Russia has made marginal gains along some of the other approaches into Bakhmut, but none imminently threaten the town itself, and as always, Russia spreads out its combat power over multiple advances because of its inability to wage combined-arms operations with more than 1-2 BTGs at a time.
It’s been a while since we’ve discussed Russia’s inability to mass attacks, and it’s because they adopted, so some success, their “flatten everything with artillery then send some troops for ‘reconnaissance by fire’ to see if any defenses are left standing.” You don’t need to “combine” any “arms” to make that work. But as Russia pushes beyond its supply depots (with HIMARS compounding the problem), and its artillery becomes more exposed to Ukraine’s counter-battery fire, things are reverting to what we saw earlier in the war. And just like then, Russia’s inability to mass firepower into fewer lines of attack means they spread their combat power thin, helping defenses hold.
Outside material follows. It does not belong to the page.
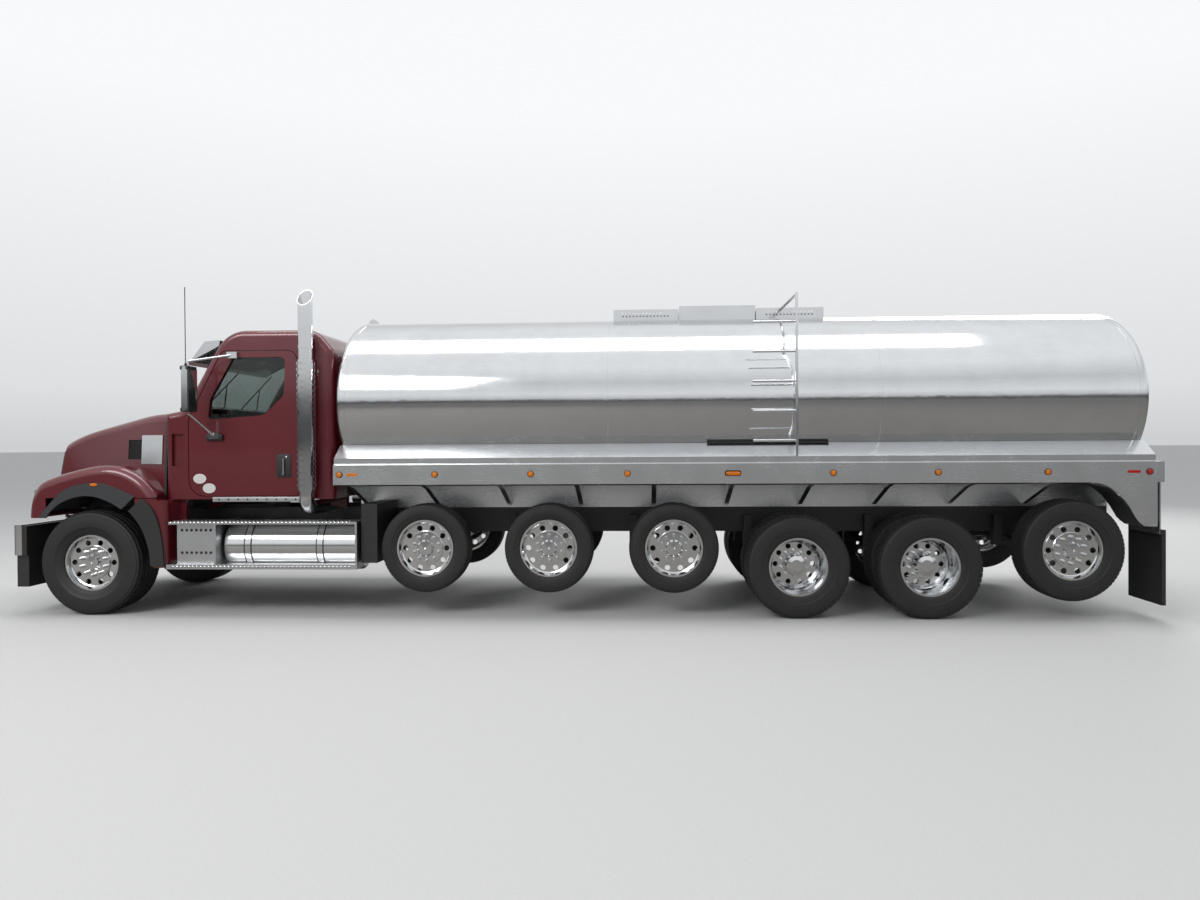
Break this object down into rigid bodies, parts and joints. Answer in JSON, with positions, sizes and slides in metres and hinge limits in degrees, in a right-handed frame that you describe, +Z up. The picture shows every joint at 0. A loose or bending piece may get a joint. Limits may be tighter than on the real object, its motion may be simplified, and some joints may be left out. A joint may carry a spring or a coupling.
{
  "type": "tanker truck",
  "caption": "Long conventional truck with a polished elliptical tank, sleeperless cab, raised lift axles, twin exhaust stacks and side ladder.",
  "frame": {"origin": "on the ground, on the centre plane, half way along the vehicle", "axes": "+X to the rear, +Y to the vehicle's right, +Z up"},
  "size_m": [11.945, 2.864, 3.4542],
  "materials": {
    "frame_black": "satin",
    "axle_black": "satin",
    "bright_chrome": "mirror",
    "black_plastic": "matte",
    "grey_plastic": "matte",
    "engine_grey": "matte",
    "polished_jacket": "polished",
    "rail_aluminium": "brushed",
    "step_aluminium": "satin",
    "polished_aluminium": "polished",
    "wheel_aluminium": "polished",
    "bright_steel": "polished",
    "lamp_lens": "gloss",
    "headlamp_glass": "clear",
    "tinted_glass": "tinted",
    "red_paint": "gloss metallic",
    "cabin_trim": "matte",
    "flap_rubber": "matte",
    "tyre_rubber": "matte"
  },
  "bodies": {
    "chassis": {"frame_rails": "frame_black", "bumper": "bright_chrome", "lower_plastics": "black_plastic", "engine": "engine_grey", "axles": "axle_black", "tank": "polished_jacket", "body_rails": "rail_aluminium", "side_lamps": "lamp_lens", "cab_shell": "red_paint", "cab_glass": "tinted_glass", "cab_interior": "cabin_trim", "sun_visor": "bright_steel", "exhaust_stacks": "bright_chrome", "side_steps": "step_aluminium", "fuel_tanks": "polished_aluminium", "ladder": "polished_aluminium", "top_boxes": "polished_aluminium", "rear_fenders": "rail_aluminium", "mudflaps": "flap_rubber"},
    "hood": {"hood": "red_paint", "grille": "bright_chrome", "headlamps": "headlamp_glass", "fender_flares": "grey_plastic"},
    "door_left": {"door_left": "red_paint", "door_glass_left": "tinted_glass", "mirror_left": "bright_chrome"},
    "door_right": {"door_right": "red_paint", "door_glass_right": "tinted_glass", "mirror_right": "bright_chrome"},
    "box_lid": {"box_lid": "polished_aluminium"},
    "knuckle_left": {"knuckle_left": "axle_black"},
    "knuckle_right": {"knuckle_right": "axle_black"},
    "steer_wheel_left": {"steer_rim_left": "wheel_aluminium", "steer_tyre_left": "tyre_rubber"},
    "steer_wheel_right": {"steer_rim_right": "wheel_aluminium", "steer_tyre_right": "tyre_rubber"},
    "lift1_wheel_left": {"lift1_rim_left": "wheel_aluminium", "lift1_tyre_left": "tyre_rubber"},
    "lift1_wheel_right": {"lift1_rim_right": "wheel_aluminium", "lift1_tyre_right": "tyre_rubber"},
    "lift2_wheel_left": {"lift2_rim_left": "wheel_aluminium", "lift2_tyre_left": "tyre_rubber"},
    "lift2_wheel_right": {"lift2_rim_right": "wheel_aluminium", "lift2_tyre_right": "tyre_rubber"},
    "lift3_wheel_left": {"lift3_rim_left": "wheel_aluminium", "lift3_tyre_left": "tyre_rubber"},
    "lift3_wheel_right": {"lift3_rim_right": "wheel_aluminium", "lift3_tyre_right": "tyre_rubber"},
    "tag_wheel_left": {"tag_rim_left": "wheel_aluminium", "tag_tyre_left": "tyre_rubber"},
    "tag_wheel_right": {"tag_rim_right": "wheel_aluminium", "tag_tyre_right": "tyre_rubber"},
    "drive1_wheels_left": {"drive1_rims_left": "wheel_aluminium", "drive1_tyres_left": "tyre_rubber"},
    "drive1_wheels_right": {"drive1_rims_right": "wheel_aluminium", "drive1_tyres_right": "tyre_rubber"},
    "drive2_wheels_left": {"drive2_rims_left": "wheel_aluminium", "drive2_tyres_left": "tyre_rubber"},
    "drive2_wheels_right": {"drive2_rims_right": "wheel_aluminium", "drive2_tyres_right": "tyre_rubber"}
  },
  "joints": [
    {"name": "hood_tilt", "type": "hinge", "parent": "chassis", "child": "hood", "pos_m": [-5.9075, 0, 0.995], "axis": [0, -1, 0], "range_deg": [0, 60]},
    {"name": "door_left_hinge", "type": "hinge", "parent": "chassis", "child": "door_left", "pos_m": [-4.1085, -1.056, 1.9], "axis": [0, 0, -1], "range_deg": [0, 70]},
    {"name": "door_right_hinge", "type": "hinge", "parent": "chassis", "child": "door_right", "pos_m": [-4.1085, 1.056, 1.9], "axis": [0, 0, 1], "range_deg": [0, 70]},
    {"name": "box_lid_hinge", "type": "hinge", "parent": "chassis", "child": "box_lid", "pos_m": [1.6186, 0.33, 3.3303], "axis": [-1, 0, 0], "range_deg": [0, 100]},
    {"name": "steer_left", "type": "hinge", "parent": "chassis", "child": "knuckle_left", "pos_m": [-5.1075, -0.885, 0.558], "axis": [0, 0, 1], "range_deg": [-30, 30]},
    {"name": "steer_right", "type": "hinge", "parent": "chassis", "child": "knuckle_right", "pos_m": [-5.1075, 0.885, 0.558], "axis": [0, 0, 1], "range_deg": [-30, 30]},
    {"name": "steer_spin_left", "type": "hinge", "parent": "knuckle_left", "child": "steer_wheel_left", "pos_m": [-5.1075, -1.022, 0.558], "axis": [0, 1, 0], "continuous": true},
    {"name": "steer_spin_right", "type": "hinge", "parent": "knuckle_right", "child": "steer_wheel_right", "pos_m": [-5.1075, 1.022, 0.558], "axis": [0, 1, 0], "continuous": true},
    {"name": "lift1_spin_left", "type": "hinge", "parent": "chassis", "child": "lift1_wheel_left", "pos_m": [-1.5075, -1.054, 0.712], "axis": [0, 1, 0], "continuous": true},
    {"name": "lift1_spin_right", "type": "hinge", "parent": "chassis", "child": "lift1_wheel_right", "pos_m": [-1.5075, 1.054, 0.712], "axis": [0, 1, 0], "continuous": true},
    {"name": "lift2_spin_left", "type": "hinge", "parent": "chassis", "child": "lift2_wheel_left", "pos_m": [-0.20763, -1.054, 0.712], "axis": [0, 1, 0], "continuous": true},
    {"name": "lift2_spin_right", "type": "hinge", "parent": "chassis", "child": "lift2_wheel_right", "pos_m": [-0.20763, 1.054, 0.712], "axis": [0, 1, 0], "continuous": true},
    {"name": "lift3_spin_left", "type": "hinge", "parent": "chassis", "child": "lift3_wheel_left", "pos_m": [1.09224, -1.054, 0.712], "axis": [0, 1, 0], "continuous": true},
    {"name": "lift3_spin_right", "type": "hinge", "parent": "chassis", "child": "lift3_wheel_right", "pos_m": [1.09224, 1.054, 0.712], "axis": [0, 1, 0], "continuous": true},
    {"name": "tag_spin_left", "type": "hinge", "parent": "chassis", "child": "tag_wheel_left", "pos_m": [5.0575, -1.123, 0.7], "axis": [0, 1, 0], "continuous": true},
    {"name": "tag_spin_right", "type": "hinge", "parent": "chassis", "child": "tag_wheel_right", "pos_m": [5.0575, 1.123, 0.7], "axis": [0, 1, 0], "continuous": true},
    {"name": "drive1_spin_left", "type": "hinge", "parent": "chassis", "child": "drive1_wheels_left", "pos_m": [2.35272, -0.9325, 0.527], "axis": [0, 1, 0], "continuous": true},
    {"name": "drive1_spin_right", "type": "hinge", "parent": "chassis", "child": "drive1_wheels_right", "pos_m": [2.35272, 0.9325, 0.527], "axis": [0, 1, 0], "continuous": true},
    {"name": "drive2_spin_left", "type": "hinge", "parent": "chassis", "child": "drive2_wheels_left", "pos_m": [3.67229, -0.9325, 0.527], "axis": [0, 1, 0], "continuous": true},
    {"name": "drive2_spin_right", "type": "hinge", "parent": "chassis", "child": "drive2_wheels_right", "pos_m": [3.67229, 0.9325, 0.527], "axis": [0, 1, 0], "continuous": true}
  ],
  "couplings": [
    {"joint": "steer_right", "follows": "steer_left", "ratio": 1}
  ]
}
Donetsk direction: Def Mon again:
Pisky is Russia’s biggest success story this week, if by “success story” we mean “strategically irrelevant halting advance at the cost of mass casualties.” Russia has been using its thermobaric MLRS to try and clear Ukrainian defensive positions. That also clears out anything else in the area.
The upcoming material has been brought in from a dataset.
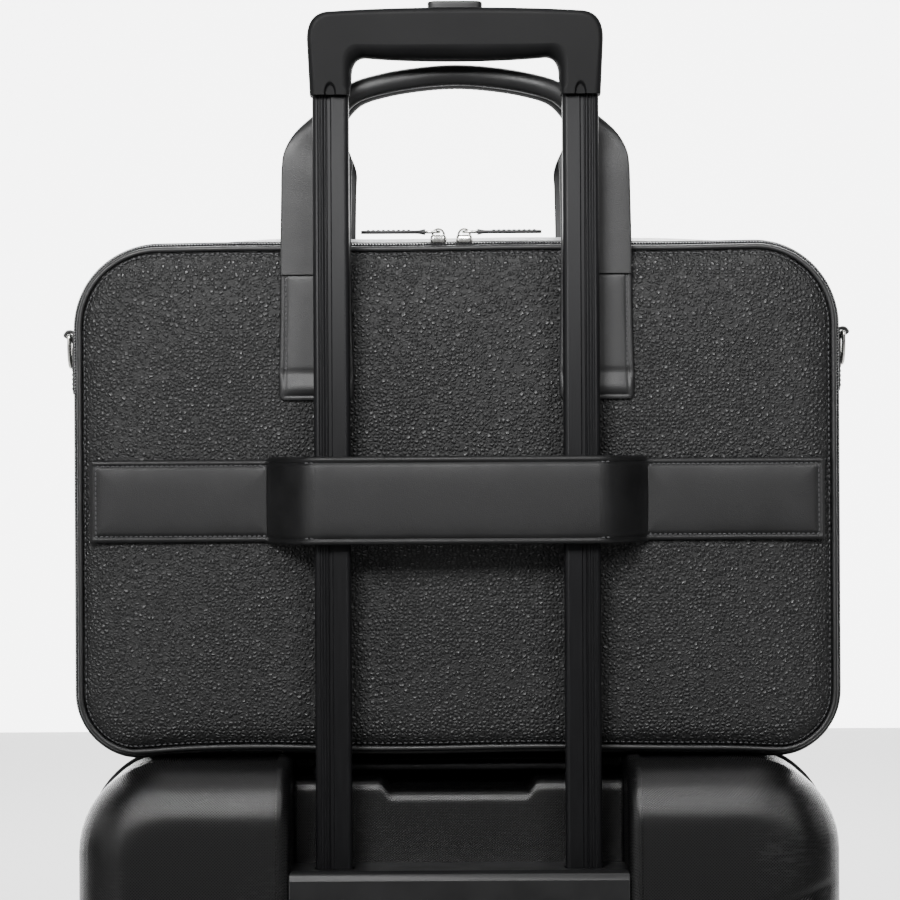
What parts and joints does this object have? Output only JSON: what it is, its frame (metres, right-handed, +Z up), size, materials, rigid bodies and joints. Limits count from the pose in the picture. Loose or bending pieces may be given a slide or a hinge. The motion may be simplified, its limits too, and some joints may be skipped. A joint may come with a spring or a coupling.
{
  "type": "rolling laptop case",
  "caption": "Black leather laptop bag strapped to the telescopic handle of a hard-shell wheeled cabin case that opens like a book.",
  "frame": {"origin": "on the floor, under the middle of the case", "axes": "+Z up; -Y is the side with the telescopic handle, which the bag's band faces; +X is to the right seen from that side"},
  "size_m": [0.4322, 0.22, 0.971],
  "materials": {
    "shell": "satin black hard shell with a fine diamond texture",
    "trim": "fine spark-eroded black plastic",
    "anodised": "black anodised extrusion",
    "sleeve": "mill finish tube",
    "leather_grain": "pebbled black leather",
    "leather_smooth": "smooth black leather",
    "zip": "black coil zip on woven tape",
    "nickel": "polished nickel plate",
    "tyre": "matte black tread",
    "padding": "lining cloth over foam"
  },
  "bodies": {
    "case_back": {"back_shell": "shell", "case_zip_back": "zip", "handle_bezel": "trim", "outer_tube_left": "sleeve", "outer_tube_right": "sleeve", "tube_foot": "trim", "case_top_handle": "trim", "case_side_handle": "trim", "caster_housing_back_left": "trim", "caster_housing_back_right": "trim"},
    "case_front": {"front_shell": "shell", "case_zip_front": "zip", "caster_housing_front_left": "trim", "caster_housing_front_right": "trim"},
    "case_slider_upper": {"case_slider_upper": "nickel"},
    "case_slider_lower": {"case_slider_lower": "nickel"},
    "trolley": {"sliding_tube_left": "anodised", "sliding_tube_right": "anodised", "grip_back_cover": "trim", "grip_front_cover": "trim"},
    "release_button": {"release_button": "trim", "push_rod_left": "nickel", "push_rod_right": "nickel"},
    "bag": {"back_panel": "leather_grain", "rear_piping": "leather_grain", "rear_zip": "zip", "gusset": "leather_grain", "front_zip": "zip", "laptop_divider": "padding", "trolley_strap": "leather_smooth", "strap_patch_left": "leather_smooth", "strap_patch_right": "leather_smooth", "rear_tab_left": "leather_smooth", "rear_tab_right": "leather_smooth", "ring_chape_left": "leather_smooth", "ring_chape_right": "leather_smooth"},
    "bag_front": {"front_panel": "leather_grain", "front_piping": "leather_grain", "front_tab_left": "leather_smooth", "front_tab_right": "leather_smooth"},
    "rear_bag_handle": {"rear_bag_handle": "leather_smooth"},
    "front_bag_handle": {"front_bag_handle": "leather_smooth"},
    "fork_back_left": {"caster_fork_back_left": "trim"},
    "wheel_back_left": {"wheel_back_left": "tyre"},
    "fork_back_right": {"caster_fork_back_right": "trim"},
    "wheel_back_right": {"wheel_back_right": "tyre"},
    "fork_front_left": {"caster_fork_front_left": "trim"},
    "wheel_front_left": {"wheel_front_left": "tyre"},
    "fork_front_right": {"caster_fork_front_right": "trim"},
    "wheel_front_right": {"wheel_front_right": "tyre"},
    "d_ring_left": {"d_ring_left": "nickel"},
    "zip_slider_left": {"zip_slider_left": "nickel"},
    "zip_pull_left": {"zip_pull_left": "nickel", "pull_tab_left": "leather_smooth"},
    "d_ring_right": {"d_ring_right": "nickel"},
    "zip_slider_right": {"zip_slider_right": "nickel"},
    "zip_pull_right": {"zip_pull_right": "nickel", "pull_tab_right": "leather_smooth"}
  },
  "joints": [
    {"name": "trolley_slide", "type": "slide", "parent": "case_back", "child": "trolley", "axis": [0, 0, 1], "range_m": [-0.412, 0]},
    {"name": "release_button_press", "type": "slide", "parent": "trolley", "child": "release_button", "axis": [0, 0, 1], "range_m": [-0.004, 0], "stiffness_N_per_m": 800},
    {"name": "case_opening", "type": "hinge", "parent": "case_back", "child": "case_front", "pos_m": [0.206, 0, 0.3], "axis": [0, 0, 1], "range_deg": [-170, 0]},
    {"name": "case_slider_upper_slide", "type": "slide", "parent": "case_back", "child": "case_slider_upper", "axis": [0, 0, 1], "range_m": [0, 0.13]},
    {"name": "case_slider_lower_slide", "type": "slide", "parent": "case_back", "child": "case_slider_lower", "axis": [0, 0, 1], "range_m": [-0.13, 0]},
    {"name": "swivel_back_left", "type": "hinge", "parent": "case_back", "child": "fork_back_left", "pos_m": [-0.15, -0.07, 0.042], "axis": [0, 0, 1], "continuous": true},
    {"name": "roll_back_left", "type": "hinge", "parent": "fork_back_left", "child": "wheel_back_left", "pos_m": [-0.15, -0.058, 0.02], "axis": [1, 0, 0], "continuous": true},
    {"name": "swivel_back_right", "type": "hinge", "parent": "case_back", "child": "fork_back_right", "pos_m": [0.15, -0.07, 0.042], "axis": [0, 0, 1], "continuous": true},
    {"name": "roll_back_right", "type": "hinge", "parent": "fork_back_right", "child": "wheel_back_right", "pos_m": [0.15, -0.058, 0.02], "axis": [1, 0, 0], "continuous": true},
    {"name": "swivel_front_left", "type": "hinge", "parent": "case_front", "child": "fork_front_left", "pos_m": [-0.15, 0.07, 0.042], "axis": [0, 0, 1], "continuous": true},
    {"name": "roll_front_left", "type": "hinge", "parent": "fork_front_left", "child": "wheel_front_left", "pos_m": [-0.15, 0.082, 0.02], "axis": [1, 0, 0], "continuous": true},
    {"name": "swivel_front_right", "type": "hinge", "parent": "case_front", "child": "fork_front_right", "pos_m": [0.15, 0.07, 0.042], "axis": [0, 0, 1], "continuous": true},
    {"name": "roll_front_right", "type": "hinge", "parent": "fork_front_right", "child": "wheel_front_right", "pos_m": [0.15, 0.082, 0.02], "axis": [1, 0, 0], "continuous": true},
    {"name": "bag_lift", "type": "slide", "parent": "case_back", "child": "bag", "axis": [0, 0, 1], "range_m": [0, 0.3]},
    {"name": "bag_front_opening", "type": "hinge", "parent": "bag", "child": "bag_front", "pos_m": [0, 0.032, 0.566], "axis": [1, 0, 0], "range_deg": [-45, 0]},
    {"name": "rear_handle_fold", "type": "hinge", "parent": "bag", "child": "rear_bag_handle", "pos_m": [0, -0.0725, 0.848], "axis": [1, 0, 0], "range_deg": [-22, 0]},
    {"name": "front_handle_fold", "type": "hinge", "parent": "bag_front", "child": "front_bag_handle", "pos_m": [0, 0.0356, 0.831], "axis": [1, 0, 0], "range_deg": [-165, 0]},
    {"name": "d_ring_left_swing", "type": "hinge", "parent": "bag", "child": "d_ring_left", "pos_m": [-0.2127, -0.02, 0.795], "axis": [0, 1, 0], "range_deg": [0, 150]},
    {"name": "zip_slider_left_slide", "type": "slide", "parent": "bag", "child": "zip_slider_left", "axis": [-1, 0, 0], "range_m": [0, 0.11]},
    {"name": "zip_pull_left_swing", "type": "hinge", "parent": "zip_slider_left", "child": "zip_pull_left", "pos_m": [-0.0095, -0.058, 0.8495], "axis": [0, 1, 0], "range_deg": [0, 95]},
    {"name": "d_ring_right_swing", "type": "hinge", "parent": "bag", "child": "d_ring_right", "pos_m": [0.2127, -0.02, 0.795], "axis": [0, 1, 0], "range_deg": [-150, 0]},
    {"name": "zip_slider_right_slide", "type": "slide", "parent": "bag", "child": "zip_slider_right", "axis": [1, 0, 0], "range_m": [0, 0.11]},
    {"name": "zip_pull_right_swing", "type": "hinge", "parent": "zip_slider_right", "child": "zip_pull_right", "pos_m": [0.0045, -0.058, 0.8495], "axis": [0, 1, 0], "range_deg": [-95, 0]}
  ]
}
This has been geolocated to about midway into the town with a pre-war population of … 18. It had 2,000 residents prior to the 2014 war, but this has been a frontline battlefront for eight years, situated just outside of the Russian-occupied regional capital of Donetsk City. Russia will presumably take this pile of rubble at some point, given the iron it’s throwing at it. But … polite golf clap? Again, the strategic value of expending so many resources at it is practically nil.
Kherson direction: Not gonna lie guys, I want to get back to vacation, so I’m going to leave you with this excellent and comprehensive update:
One of the themes of this Twitter thread is that Russia has abandoned several positions north of Kherson because of relentless Ukrainian artillery shelling. BUT … Ukrainian forces haven’t pushed forward, because of the equally relentless Russian artillery in this flat, open, and difficult-to-defend terrain. The conclusion is that not much is really happening:
Russian offensive operations on this front, while limited, are bizarre given their growing resupply issues and Ukraine’s systemic targeting of bridges into the region. I’m still of the mind that Ukraine is setting a trap, and this won’t be the focus of their upcoming big offensive. My money is still on southern Donbas and Zaporizhzhia as Ukraine’s ultimate focus, to cut off Russia from its eastern supply lines. HIMARS can handle bridges to cut off resupply from Crimea in the south. With newly arrived American HARM anti-radar missiles degrading Russia’s air defenses, Ukraine’s Air Force can even make helicopter resupply risky for the invaders.
I’m sure I’ve missed some movement around Kharkiv and Zaporizhzhia, but the overall point remains—not much is changing. Russia is exhausting itself to gain hundresds of meters in eastern Donbas, Ukraine is “shaping the battlefield” around Kherson, for either a major offensive in the near future or setting a trap, and HIMARS and other mystery weapons continue degrading Russia’s supply lines, limiting the invader’s ability to both attack and defend.
All the while, hundreds and thousands are maimed and killed for the sake of Putin’s grand delusions.